:: Aim of the task ::
Take each line containing the word "Vector" and copy it.

:: Supplied information ::

--------------------------------------------------

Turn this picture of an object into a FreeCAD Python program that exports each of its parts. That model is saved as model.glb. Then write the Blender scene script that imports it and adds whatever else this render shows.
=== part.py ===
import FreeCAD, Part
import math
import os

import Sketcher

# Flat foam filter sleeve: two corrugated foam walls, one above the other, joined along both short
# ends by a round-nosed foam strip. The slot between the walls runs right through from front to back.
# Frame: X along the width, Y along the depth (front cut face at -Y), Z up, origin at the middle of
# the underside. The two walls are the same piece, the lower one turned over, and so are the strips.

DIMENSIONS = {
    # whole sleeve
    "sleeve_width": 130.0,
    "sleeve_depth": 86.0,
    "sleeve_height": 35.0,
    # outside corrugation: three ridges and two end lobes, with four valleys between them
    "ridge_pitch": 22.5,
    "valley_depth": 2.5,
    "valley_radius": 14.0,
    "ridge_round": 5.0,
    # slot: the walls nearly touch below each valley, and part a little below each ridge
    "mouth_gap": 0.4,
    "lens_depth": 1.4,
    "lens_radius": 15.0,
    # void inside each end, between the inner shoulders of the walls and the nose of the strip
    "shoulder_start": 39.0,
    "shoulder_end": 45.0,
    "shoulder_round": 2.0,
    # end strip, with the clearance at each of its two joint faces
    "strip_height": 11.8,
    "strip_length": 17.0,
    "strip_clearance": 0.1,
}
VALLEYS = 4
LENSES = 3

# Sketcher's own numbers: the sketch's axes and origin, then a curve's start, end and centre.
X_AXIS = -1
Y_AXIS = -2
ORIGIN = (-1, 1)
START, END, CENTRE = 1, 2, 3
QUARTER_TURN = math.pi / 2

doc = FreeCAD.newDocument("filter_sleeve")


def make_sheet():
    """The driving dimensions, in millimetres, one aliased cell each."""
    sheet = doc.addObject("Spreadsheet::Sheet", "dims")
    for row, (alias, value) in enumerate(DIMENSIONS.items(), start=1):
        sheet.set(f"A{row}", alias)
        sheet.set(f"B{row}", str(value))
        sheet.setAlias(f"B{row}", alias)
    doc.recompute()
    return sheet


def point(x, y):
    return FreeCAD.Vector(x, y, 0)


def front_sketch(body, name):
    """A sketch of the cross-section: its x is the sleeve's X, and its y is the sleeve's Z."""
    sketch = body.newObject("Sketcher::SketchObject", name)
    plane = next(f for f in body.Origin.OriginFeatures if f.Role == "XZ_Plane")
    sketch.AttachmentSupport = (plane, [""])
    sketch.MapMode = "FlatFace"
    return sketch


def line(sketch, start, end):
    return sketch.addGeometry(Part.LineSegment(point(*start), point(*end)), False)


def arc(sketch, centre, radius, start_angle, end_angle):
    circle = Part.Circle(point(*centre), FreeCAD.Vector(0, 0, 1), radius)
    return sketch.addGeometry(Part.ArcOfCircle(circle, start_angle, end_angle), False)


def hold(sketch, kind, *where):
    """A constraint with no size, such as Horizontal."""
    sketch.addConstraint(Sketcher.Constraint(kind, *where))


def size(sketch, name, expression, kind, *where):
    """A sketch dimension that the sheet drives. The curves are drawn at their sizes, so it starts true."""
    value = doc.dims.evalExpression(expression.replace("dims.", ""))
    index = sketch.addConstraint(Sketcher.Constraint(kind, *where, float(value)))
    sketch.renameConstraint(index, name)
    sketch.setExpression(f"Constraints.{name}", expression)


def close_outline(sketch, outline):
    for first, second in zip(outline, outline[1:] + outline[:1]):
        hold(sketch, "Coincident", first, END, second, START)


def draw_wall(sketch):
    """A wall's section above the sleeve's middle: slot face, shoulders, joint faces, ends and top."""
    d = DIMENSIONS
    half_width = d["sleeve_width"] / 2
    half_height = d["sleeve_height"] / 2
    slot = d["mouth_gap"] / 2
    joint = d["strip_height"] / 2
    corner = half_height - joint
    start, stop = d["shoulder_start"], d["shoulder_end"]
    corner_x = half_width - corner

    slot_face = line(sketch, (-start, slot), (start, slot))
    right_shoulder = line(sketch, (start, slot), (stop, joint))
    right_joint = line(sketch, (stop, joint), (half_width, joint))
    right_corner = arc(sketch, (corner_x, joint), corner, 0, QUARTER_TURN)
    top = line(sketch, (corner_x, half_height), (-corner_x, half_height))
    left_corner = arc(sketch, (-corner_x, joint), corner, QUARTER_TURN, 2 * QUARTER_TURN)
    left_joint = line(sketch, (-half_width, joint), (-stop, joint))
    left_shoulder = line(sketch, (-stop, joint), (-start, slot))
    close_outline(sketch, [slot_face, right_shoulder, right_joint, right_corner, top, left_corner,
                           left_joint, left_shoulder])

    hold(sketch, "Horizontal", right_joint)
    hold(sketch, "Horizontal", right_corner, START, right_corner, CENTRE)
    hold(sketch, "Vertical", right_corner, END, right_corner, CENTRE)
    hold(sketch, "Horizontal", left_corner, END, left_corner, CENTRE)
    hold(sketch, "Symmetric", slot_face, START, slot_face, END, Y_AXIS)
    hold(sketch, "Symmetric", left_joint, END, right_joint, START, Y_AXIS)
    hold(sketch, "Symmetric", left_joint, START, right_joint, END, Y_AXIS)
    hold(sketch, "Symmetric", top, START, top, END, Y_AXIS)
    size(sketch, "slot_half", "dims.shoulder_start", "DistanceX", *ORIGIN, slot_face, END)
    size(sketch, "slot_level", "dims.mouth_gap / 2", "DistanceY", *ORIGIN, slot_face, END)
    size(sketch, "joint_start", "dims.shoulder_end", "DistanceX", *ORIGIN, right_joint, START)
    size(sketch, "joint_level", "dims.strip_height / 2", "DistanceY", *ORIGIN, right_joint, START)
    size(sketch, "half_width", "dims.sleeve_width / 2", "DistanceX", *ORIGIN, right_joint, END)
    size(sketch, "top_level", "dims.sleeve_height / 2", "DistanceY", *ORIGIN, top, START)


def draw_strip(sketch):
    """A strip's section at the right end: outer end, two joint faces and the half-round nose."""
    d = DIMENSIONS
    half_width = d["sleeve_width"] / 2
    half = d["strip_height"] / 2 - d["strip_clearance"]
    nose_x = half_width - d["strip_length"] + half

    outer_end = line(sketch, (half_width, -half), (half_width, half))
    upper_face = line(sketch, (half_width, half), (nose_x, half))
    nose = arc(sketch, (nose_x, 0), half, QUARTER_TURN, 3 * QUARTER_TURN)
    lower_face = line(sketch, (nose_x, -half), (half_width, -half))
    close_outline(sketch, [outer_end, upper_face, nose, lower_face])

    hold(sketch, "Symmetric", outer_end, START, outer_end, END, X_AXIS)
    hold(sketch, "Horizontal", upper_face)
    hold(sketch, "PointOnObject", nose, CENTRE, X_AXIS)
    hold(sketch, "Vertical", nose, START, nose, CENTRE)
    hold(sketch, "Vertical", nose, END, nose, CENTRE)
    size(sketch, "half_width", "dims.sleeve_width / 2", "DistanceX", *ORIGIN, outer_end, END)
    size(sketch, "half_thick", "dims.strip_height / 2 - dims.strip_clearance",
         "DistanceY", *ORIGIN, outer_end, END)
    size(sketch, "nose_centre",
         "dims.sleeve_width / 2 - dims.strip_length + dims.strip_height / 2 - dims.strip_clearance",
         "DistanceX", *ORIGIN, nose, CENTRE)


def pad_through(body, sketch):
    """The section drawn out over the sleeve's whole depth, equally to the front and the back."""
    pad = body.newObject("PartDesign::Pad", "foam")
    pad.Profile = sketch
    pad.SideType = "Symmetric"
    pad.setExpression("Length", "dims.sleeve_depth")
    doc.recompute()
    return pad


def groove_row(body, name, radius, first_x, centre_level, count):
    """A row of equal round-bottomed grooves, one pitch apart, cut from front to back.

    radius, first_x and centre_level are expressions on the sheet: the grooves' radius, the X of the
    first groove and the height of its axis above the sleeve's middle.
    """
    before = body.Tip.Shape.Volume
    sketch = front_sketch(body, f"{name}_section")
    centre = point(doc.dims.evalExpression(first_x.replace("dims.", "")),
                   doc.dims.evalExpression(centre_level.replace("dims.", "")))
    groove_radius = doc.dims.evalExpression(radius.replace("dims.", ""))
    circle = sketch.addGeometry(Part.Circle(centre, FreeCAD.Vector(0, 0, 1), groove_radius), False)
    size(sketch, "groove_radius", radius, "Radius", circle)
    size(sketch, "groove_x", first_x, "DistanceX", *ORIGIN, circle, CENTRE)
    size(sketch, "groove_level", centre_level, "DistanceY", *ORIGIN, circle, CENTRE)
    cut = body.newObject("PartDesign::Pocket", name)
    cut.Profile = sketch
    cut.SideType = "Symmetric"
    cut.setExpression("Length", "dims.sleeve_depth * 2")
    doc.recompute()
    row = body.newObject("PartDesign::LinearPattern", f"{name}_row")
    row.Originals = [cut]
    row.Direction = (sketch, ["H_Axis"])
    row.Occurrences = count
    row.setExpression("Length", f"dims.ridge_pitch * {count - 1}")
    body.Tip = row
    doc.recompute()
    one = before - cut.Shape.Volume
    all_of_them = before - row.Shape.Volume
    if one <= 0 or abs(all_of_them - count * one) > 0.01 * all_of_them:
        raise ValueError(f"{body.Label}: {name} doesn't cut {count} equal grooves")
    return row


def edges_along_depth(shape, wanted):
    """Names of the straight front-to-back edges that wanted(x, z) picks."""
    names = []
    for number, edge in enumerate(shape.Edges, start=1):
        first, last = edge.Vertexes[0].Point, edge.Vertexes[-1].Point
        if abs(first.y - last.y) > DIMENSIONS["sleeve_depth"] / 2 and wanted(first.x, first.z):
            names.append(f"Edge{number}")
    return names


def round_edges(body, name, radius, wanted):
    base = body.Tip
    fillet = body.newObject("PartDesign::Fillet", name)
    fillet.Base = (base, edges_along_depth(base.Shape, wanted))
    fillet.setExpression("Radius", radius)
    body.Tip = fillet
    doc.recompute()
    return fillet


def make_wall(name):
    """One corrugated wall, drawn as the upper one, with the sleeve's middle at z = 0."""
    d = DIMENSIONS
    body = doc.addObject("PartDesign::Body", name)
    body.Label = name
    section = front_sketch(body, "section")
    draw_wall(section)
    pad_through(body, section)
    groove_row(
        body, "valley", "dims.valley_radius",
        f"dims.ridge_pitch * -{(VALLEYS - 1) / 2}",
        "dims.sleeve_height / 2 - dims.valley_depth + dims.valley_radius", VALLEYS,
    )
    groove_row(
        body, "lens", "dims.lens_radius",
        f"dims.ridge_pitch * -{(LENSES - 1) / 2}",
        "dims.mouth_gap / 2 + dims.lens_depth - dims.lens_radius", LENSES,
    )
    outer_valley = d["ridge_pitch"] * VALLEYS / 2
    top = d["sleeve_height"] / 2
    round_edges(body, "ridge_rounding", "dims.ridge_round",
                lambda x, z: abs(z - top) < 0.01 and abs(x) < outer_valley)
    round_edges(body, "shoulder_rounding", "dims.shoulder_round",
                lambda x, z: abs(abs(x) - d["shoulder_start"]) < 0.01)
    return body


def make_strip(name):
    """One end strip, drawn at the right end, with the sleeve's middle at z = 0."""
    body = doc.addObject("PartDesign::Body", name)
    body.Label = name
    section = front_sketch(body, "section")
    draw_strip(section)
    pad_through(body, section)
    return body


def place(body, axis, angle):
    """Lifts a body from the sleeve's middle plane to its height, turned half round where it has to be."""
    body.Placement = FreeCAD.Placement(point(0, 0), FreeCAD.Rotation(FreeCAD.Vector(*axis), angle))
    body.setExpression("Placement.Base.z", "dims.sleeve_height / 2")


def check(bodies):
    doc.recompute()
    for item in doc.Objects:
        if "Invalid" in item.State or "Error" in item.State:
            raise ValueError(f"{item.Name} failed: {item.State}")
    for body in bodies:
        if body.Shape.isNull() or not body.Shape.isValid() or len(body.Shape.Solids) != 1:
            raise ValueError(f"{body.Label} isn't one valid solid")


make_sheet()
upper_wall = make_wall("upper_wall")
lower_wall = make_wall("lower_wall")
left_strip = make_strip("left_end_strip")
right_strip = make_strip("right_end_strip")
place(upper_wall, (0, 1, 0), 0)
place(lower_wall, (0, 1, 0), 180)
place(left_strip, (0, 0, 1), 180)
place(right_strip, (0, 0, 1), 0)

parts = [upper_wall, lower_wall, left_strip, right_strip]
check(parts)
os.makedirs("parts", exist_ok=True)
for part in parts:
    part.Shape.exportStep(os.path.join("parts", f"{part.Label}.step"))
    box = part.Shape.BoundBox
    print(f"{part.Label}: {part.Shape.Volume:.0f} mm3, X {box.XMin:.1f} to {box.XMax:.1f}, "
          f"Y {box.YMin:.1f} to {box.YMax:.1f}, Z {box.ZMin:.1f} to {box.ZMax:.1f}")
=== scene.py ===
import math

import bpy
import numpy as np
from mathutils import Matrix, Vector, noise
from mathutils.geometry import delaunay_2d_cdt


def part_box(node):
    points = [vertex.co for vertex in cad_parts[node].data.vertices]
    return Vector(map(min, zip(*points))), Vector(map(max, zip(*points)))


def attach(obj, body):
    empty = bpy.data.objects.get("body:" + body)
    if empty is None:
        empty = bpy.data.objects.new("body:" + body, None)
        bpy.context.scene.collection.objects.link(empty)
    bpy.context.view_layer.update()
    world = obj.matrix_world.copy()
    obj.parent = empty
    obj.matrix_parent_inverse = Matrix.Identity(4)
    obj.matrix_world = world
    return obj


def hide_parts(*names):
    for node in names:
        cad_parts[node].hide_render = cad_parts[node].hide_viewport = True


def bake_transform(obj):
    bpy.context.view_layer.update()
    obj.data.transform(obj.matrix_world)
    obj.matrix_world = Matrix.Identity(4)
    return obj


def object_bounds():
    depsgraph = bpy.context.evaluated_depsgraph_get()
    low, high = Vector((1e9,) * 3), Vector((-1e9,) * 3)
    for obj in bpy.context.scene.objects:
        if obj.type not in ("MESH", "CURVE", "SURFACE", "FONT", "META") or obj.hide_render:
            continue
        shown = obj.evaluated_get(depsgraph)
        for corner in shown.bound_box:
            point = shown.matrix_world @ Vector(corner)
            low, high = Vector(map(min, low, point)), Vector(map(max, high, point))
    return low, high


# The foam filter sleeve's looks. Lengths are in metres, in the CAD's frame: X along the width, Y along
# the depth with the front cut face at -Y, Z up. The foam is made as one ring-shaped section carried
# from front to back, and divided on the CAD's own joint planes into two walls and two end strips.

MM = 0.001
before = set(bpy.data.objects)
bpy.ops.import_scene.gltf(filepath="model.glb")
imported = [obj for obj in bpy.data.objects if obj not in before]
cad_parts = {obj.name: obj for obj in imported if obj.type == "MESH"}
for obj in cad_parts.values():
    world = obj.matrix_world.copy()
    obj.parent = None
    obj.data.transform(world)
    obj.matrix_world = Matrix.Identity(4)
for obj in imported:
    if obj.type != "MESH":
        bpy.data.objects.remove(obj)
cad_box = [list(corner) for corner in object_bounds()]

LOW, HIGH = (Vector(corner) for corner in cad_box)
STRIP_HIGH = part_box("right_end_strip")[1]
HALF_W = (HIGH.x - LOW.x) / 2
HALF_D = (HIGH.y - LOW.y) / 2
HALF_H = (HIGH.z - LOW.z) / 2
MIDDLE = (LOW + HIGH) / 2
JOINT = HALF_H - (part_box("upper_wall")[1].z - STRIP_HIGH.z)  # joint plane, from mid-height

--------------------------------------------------

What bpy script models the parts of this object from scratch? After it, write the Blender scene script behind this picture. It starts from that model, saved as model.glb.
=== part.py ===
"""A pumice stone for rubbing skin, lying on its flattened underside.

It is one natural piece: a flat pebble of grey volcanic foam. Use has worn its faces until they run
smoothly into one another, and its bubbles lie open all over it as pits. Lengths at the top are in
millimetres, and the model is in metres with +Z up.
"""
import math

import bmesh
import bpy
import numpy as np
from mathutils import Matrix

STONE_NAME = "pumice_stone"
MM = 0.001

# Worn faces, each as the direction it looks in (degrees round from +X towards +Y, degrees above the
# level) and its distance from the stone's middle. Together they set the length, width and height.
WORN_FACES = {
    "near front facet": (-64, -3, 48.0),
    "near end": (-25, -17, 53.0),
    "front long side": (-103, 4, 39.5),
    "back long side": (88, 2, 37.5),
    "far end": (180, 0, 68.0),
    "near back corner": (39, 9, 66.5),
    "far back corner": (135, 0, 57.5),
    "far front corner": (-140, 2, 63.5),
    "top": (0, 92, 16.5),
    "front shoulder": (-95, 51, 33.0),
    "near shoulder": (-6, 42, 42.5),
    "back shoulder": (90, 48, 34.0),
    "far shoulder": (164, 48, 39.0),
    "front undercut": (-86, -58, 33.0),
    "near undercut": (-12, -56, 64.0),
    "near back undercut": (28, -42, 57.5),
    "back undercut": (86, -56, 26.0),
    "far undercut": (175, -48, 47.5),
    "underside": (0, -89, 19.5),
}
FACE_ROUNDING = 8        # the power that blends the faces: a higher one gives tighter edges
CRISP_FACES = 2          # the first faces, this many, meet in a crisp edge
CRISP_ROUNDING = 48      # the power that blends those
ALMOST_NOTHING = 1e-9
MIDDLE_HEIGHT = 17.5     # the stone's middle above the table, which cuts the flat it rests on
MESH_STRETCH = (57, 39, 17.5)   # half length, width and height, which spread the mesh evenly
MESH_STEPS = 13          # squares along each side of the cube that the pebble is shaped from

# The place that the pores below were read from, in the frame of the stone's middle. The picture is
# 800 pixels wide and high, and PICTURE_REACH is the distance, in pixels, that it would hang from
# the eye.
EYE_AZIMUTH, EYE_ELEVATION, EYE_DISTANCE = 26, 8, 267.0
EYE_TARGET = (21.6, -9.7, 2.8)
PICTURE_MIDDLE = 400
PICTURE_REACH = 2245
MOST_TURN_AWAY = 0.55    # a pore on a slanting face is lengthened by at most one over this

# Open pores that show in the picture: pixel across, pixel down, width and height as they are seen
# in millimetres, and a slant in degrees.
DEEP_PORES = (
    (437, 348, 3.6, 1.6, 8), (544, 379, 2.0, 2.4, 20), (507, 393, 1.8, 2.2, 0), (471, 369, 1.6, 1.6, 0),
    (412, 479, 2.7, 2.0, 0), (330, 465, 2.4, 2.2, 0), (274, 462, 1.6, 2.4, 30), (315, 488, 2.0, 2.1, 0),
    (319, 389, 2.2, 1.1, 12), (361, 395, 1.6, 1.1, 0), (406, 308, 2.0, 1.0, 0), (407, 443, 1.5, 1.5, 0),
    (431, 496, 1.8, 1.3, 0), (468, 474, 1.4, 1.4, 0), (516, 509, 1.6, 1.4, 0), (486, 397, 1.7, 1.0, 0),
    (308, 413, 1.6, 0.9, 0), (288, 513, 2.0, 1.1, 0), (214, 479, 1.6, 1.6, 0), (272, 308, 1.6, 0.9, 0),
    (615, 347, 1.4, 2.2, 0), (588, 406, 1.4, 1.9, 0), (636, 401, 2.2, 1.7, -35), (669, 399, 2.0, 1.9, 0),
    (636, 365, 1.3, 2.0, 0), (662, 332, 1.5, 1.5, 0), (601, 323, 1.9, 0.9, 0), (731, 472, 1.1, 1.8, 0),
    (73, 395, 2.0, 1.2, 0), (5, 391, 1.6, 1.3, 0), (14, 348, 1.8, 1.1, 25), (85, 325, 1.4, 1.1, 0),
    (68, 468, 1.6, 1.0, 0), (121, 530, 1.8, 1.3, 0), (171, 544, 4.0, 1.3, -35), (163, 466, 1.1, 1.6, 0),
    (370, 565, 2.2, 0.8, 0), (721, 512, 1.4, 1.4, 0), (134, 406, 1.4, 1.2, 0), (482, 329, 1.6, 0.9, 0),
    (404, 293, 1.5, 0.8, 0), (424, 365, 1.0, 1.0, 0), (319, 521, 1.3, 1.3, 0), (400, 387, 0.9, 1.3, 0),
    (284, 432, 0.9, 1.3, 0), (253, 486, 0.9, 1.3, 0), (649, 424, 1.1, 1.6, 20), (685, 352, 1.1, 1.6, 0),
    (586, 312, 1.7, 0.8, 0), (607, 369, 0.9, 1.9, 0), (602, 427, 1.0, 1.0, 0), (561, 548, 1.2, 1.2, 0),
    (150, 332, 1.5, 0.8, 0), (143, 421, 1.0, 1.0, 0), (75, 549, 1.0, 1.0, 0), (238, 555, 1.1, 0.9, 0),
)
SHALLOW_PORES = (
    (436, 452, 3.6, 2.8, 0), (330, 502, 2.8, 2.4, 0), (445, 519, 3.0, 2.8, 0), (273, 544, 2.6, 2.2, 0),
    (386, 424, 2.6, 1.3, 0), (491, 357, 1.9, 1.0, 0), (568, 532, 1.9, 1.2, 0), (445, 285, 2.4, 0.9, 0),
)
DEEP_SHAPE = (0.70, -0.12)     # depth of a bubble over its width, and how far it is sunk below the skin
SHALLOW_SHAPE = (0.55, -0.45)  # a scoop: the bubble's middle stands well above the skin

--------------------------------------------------

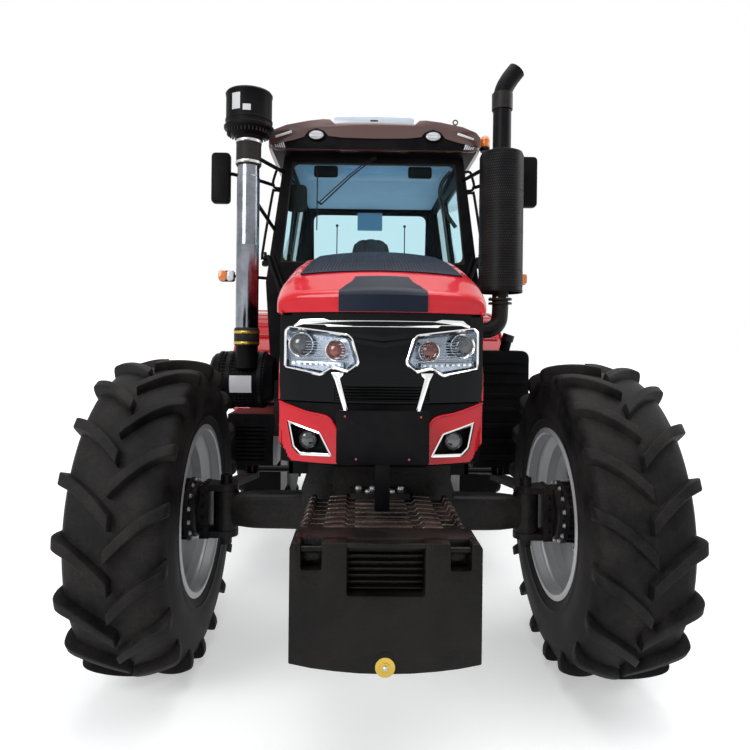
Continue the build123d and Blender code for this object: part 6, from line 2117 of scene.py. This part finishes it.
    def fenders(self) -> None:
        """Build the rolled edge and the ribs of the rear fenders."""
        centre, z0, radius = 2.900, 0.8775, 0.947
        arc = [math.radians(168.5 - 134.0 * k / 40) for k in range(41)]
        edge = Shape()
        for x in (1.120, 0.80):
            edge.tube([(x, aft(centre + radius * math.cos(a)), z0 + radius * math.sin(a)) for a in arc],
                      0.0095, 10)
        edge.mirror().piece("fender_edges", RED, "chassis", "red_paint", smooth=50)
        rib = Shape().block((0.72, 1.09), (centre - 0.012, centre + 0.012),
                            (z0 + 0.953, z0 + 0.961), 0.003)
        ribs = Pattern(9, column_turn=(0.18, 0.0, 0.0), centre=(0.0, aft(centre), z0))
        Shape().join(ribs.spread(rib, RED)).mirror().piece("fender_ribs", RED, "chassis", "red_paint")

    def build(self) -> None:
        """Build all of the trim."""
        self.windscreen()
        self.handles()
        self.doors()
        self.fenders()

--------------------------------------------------

:: Final result ::
    return FreeCAD.Vector(x, y, 0)
    circle = Part.Circle(point(*centre), FreeCAD.Vector(0, 0, 1), radius)
    circle = sketch.addGeometry(Part.Circle(centre, FreeCAD.Vector(0, 0, 1), groove_radius), False)
    body.Placement = FreeCAD.Placement(point(0, 0), FreeCAD.Rotation(FreeCAD.Vector(*axis), angle))
from mathutils import Matrix, Vector, noise
    return Vector(map(min, zip(*points))), Vector(map(max, zip(*points)))
    low, high = Vector((1e9,) * 3), Vector((-1e9,) * 3)
            point = shown.matrix_world @ Vector(corner)
            low, high = Vector(map(min, low, point)), Vector(map(max, high, point))
LOW, HIGH = (Vector(corner) for corner in cad_box)